Wintertime sea ice in the Arctic has tied its lowest extent ever recorded, matching the record low set in 2025. The back-to-back lows arrive as global temperatures remain elevated and extreme heat events strike regions far from the poles, a broader pattern highlighted in reporting and climate monitoring agencies’ assessments. Two consecutive years at the floor of the satellite record raise a pointed question: whether the Arctic’s winter ice pack has entered a new, diminished baseline rather than simply hitting an occasional trough.
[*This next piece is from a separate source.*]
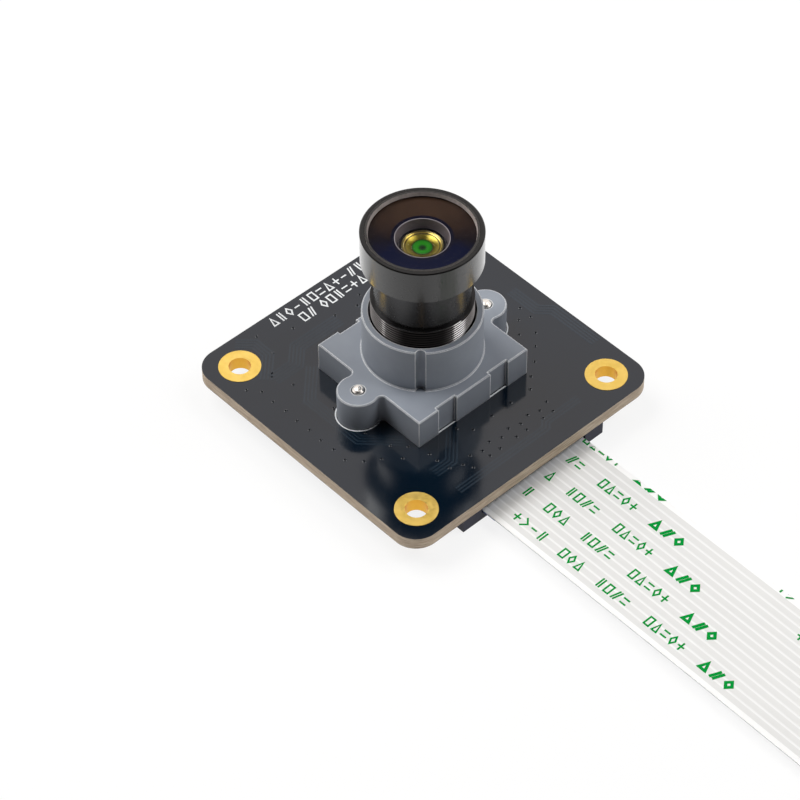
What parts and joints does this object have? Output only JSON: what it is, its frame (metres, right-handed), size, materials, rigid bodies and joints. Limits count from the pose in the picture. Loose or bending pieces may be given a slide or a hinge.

Two Years at the Bottom of the Record

The Arctic sea ice maximum, the point each winter when the ice pack reaches its greatest coverage before spring melt begins, occurred in March 2025 at the lowest level in the satellite record. Monthly extents from December 2024 through March 2025 ranked as the lowest or second-lowest for each respective month since consistent satellite observations began in the late 1970s. That sustained deficit through the entire growth season, not just a single bad week, is what separates this event from earlier record years when a brief warm spell temporarily suppressed ice formation.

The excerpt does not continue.